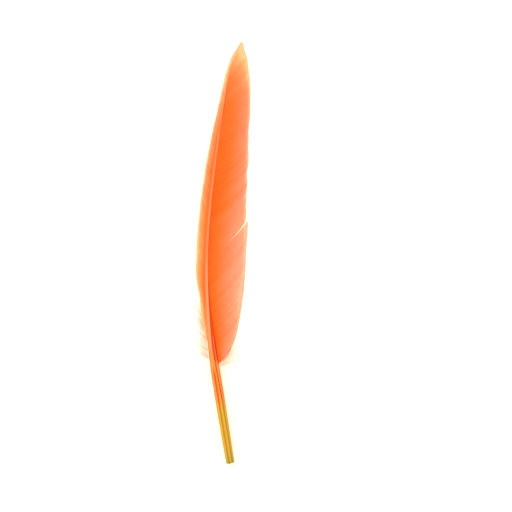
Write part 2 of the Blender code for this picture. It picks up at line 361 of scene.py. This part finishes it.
def follow(guide, at):
    """The smooth curve through a guide's (place, value) pairs, read at places."""
    places, values = np.array(guide).T
    at = np.asarray(at, dtype=float)
    steps = np.diff(places)
    slopes = np.diff(values) / steps
    tangents = np.empty_like(values)
    tangents[0] = slopes[0]
    tangents[-1] = slopes[-1]
    tangents[1:-1] = (steps[1:] * slopes[:-1] + steps[:-1] * slopes[1:]) / (steps[:-1] + steps[1:])
    tangents[1:-1][slopes[:-1] * slopes[1:] <= 0] = 0.0
    span = np.clip(np.searchsorted(places, at) - 1, 0, len(steps) - 1)
    t = np.clip((at - places[span]) / steps[span], 0.0, 1.0)
    rise = values[span] + (values[span + 1] - values[span]) * t * t * (3 - 2 * t)
    lead_in = steps[span] * tangents[span] * t * (1 - t) ** 2
    lead_out = steps[span] * tangents[span + 1] * t * t * (1 - t)
    return rise + lead_in - lead_out


def shaft_lean(at):
    """The shaft's lean from the Y axis towards +X, in radians."""
    low = np.maximum(np.asarray(at) - LEAN_REACH, 0.0)
    high = np.minimum(np.asarray(at) + LEAN_REACH, SHAFT_END)
    return np.arctan2(follow(SHAFT_LINE, high) - follow(SHAFT_LINE, low), high - low)


def on_shaft(at, across):
    """Plan position of points beside the shaft's line."""
    lean = shaft_lean(at)
    x = BASE[0] + follow(SHAFT_LINE, at) + across * np.cos(lean)
    y = BASE[1] + at - across * np.sin(lean)
    return x, y


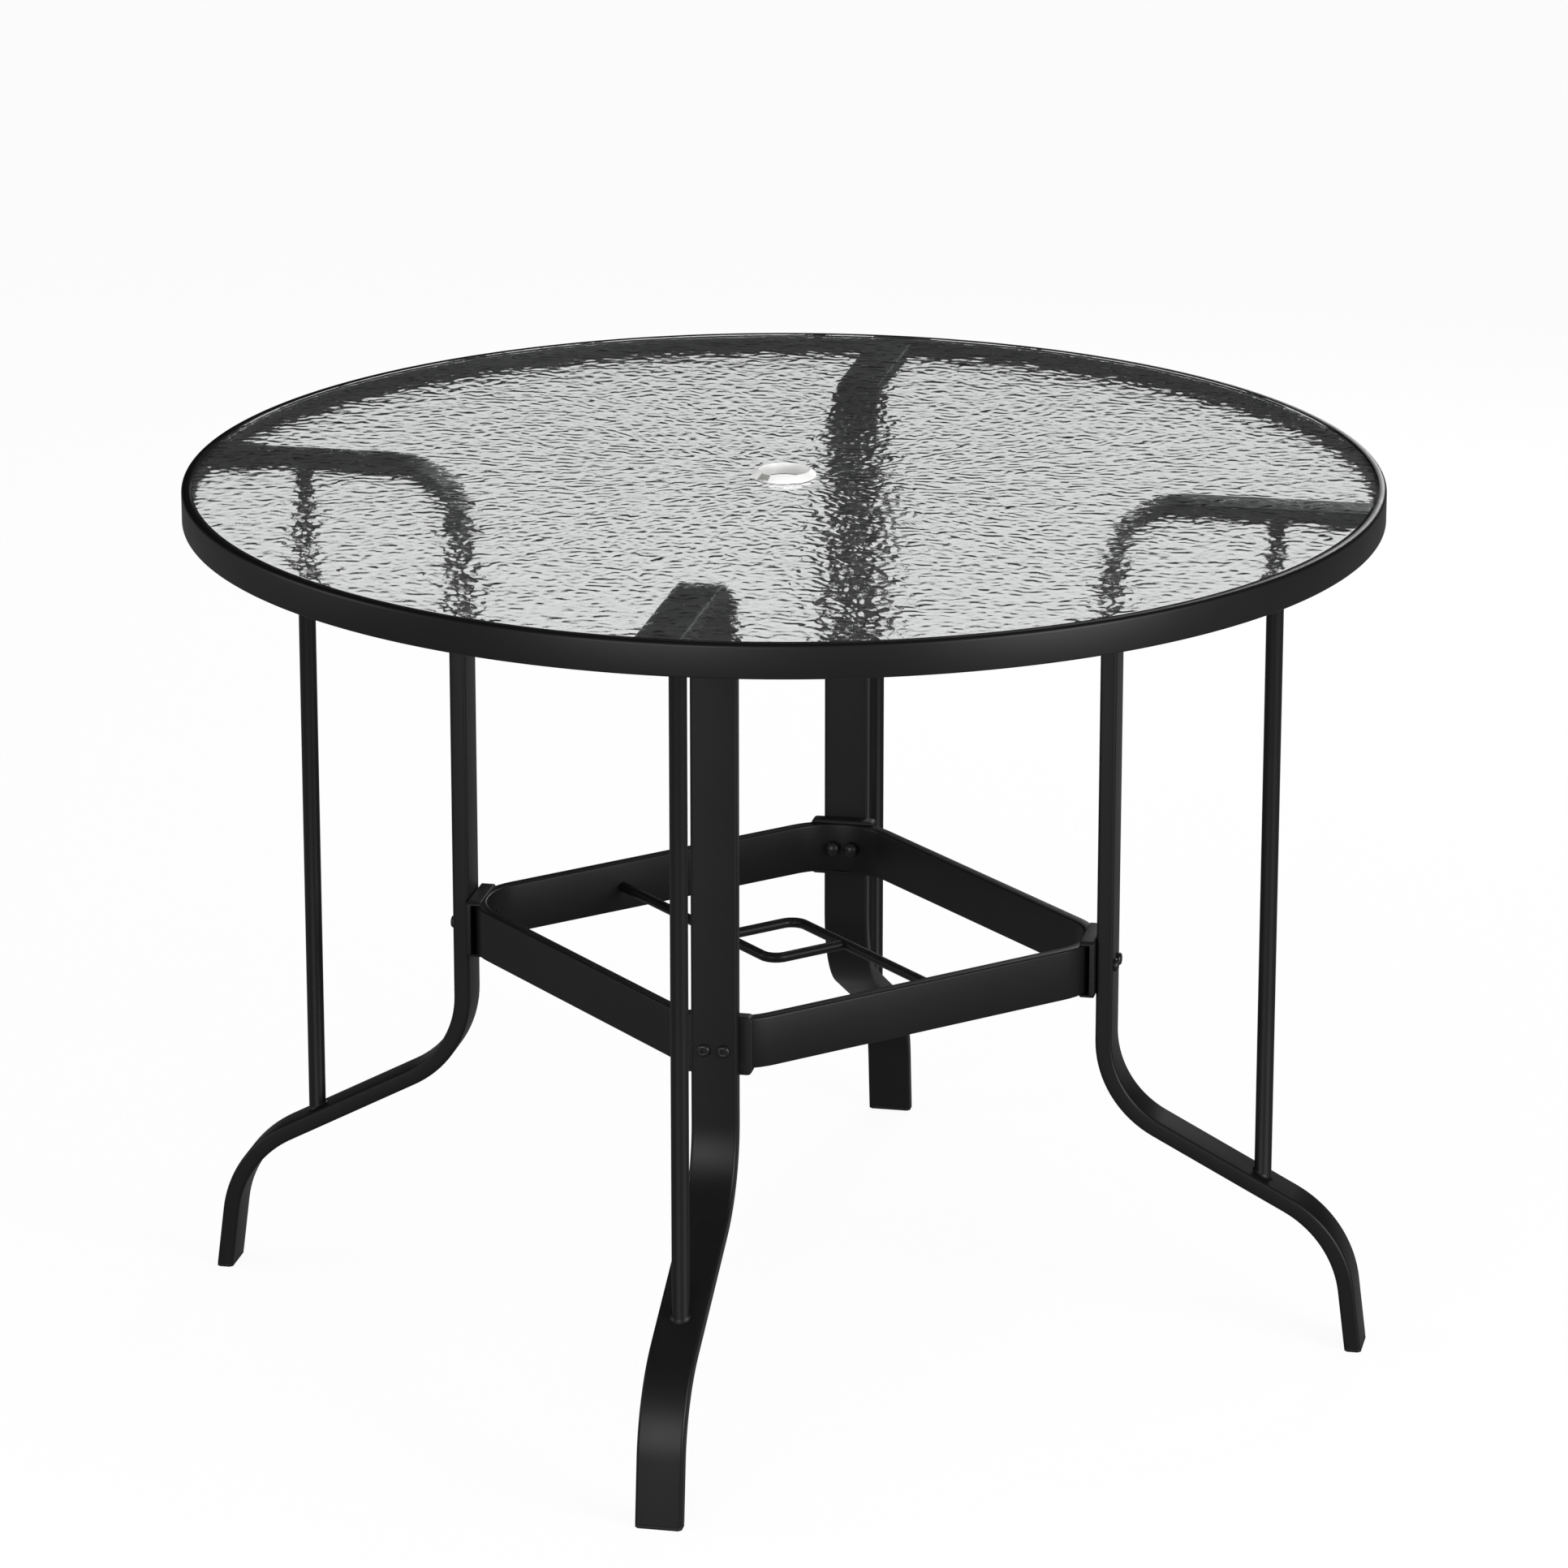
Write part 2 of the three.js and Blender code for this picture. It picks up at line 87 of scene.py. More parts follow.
HOLE_RING_BORE = 20.0
HOLE_RING_BARREL = 22.0
HOLE_RING_FLANGE = ring_high[0]
HOLE_RING_CROWN = 21.5
HOLE_RING_EDGE = 1.5
HOLE_RING_ROUND = 0.5
NOTCH_WIDTH = 10.5
NOTCH_FLOOR = 21.8
NOTCH_ANGLE = math.radians(-121)

LEG_WIDTH = leg_high[1] - leg_low[1]
LEG_THICKNESS = 13.6
LEG_ROUND = 2.6
LEG_RADIUS = leg_low[0] + LEG_THICKNESS / 2
ARM_END = math.sqrt((TABLE_RADIUS - RIM_WALL) ** 2 - LEG_WIDTH ** 2 / 4) - SEAT_GAP
ARM_HEIGHT = leg_high[2] - LEG_THICKNESS / 2
ARM_BEND = 58.0
KNEE_HEIGHT = 204.7
KNEE_BEND = 84.0
KNEE_SLOPE = math.radians(27.9)
ANKLE_RADIUS = 465.2
ANKLE_BEND = 95.0
FOOT_SPLAY = math.radians(7.3)
FOOT_TOP = leg_low[2]

BRACE_X = (rod_low[0] + rod_high[0]) / 2
BRACE_RADIUS = (rod_high[1] - rod_low[1]) / 2
# Bead at each end of a brace rod: distance from its end, and how far it stands out there
WELD_BEAD = ((0.0, 1.5), (0.6, 0.93), (1.4, 0.3), (2.4, 0.0))

FRAME_HALF = 200.5
FRAME_BEND = 60.0
FRAME_THICKNESS = 10.0
FRAME_ROUND = 1.8
FRAME_HEIGHT = frame_high[2] - frame_low[2]
FRAME_MIDDLE = (frame_low[2] + frame_high[2]) / 2

GUIDE_RADIUS = (guide_high[2] - guide_low[2]) / 2
GUIDE_HALF = 36.0
GUIDE_BEND = 13.0

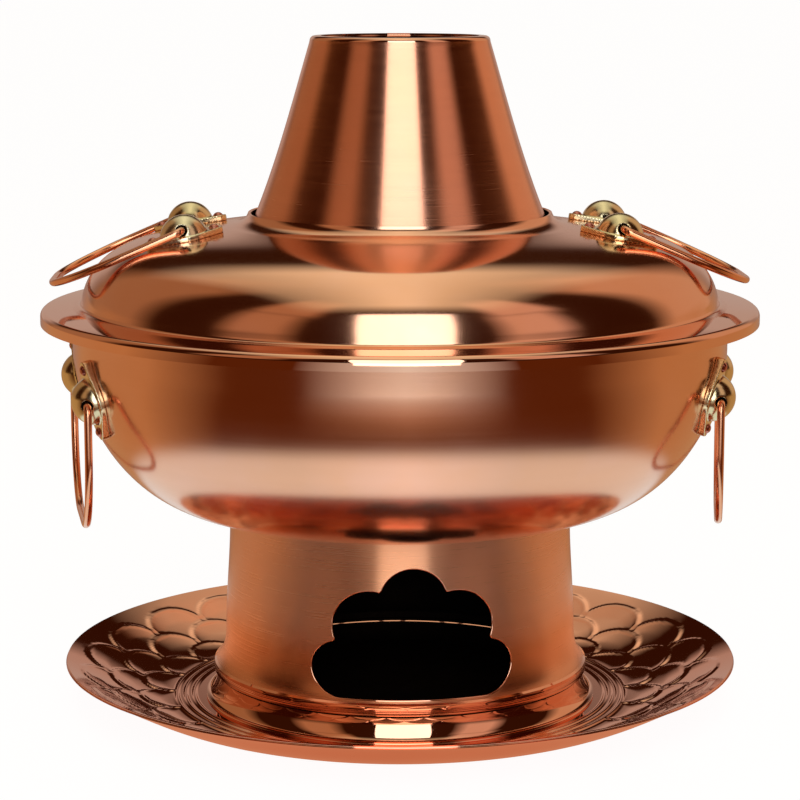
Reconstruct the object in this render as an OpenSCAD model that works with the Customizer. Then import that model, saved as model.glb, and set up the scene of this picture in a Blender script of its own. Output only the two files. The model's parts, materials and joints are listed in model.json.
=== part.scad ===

____________

-- THE EXERCISE --
Find "Reconstruct the object" in the data above, then repeat that line and all lines after it exactly, ending with the final line.

-- REPLY TO THE EXERCISE --
Reconstruct the object in this render as an OpenSCAD model that works with the Customizer. Then import that model, saved as model.glb, and set up the scene of this picture in a Blender script of its own. Output only the two files. The model's parts, materials and joints are listed in model.json.
=== part.scad ===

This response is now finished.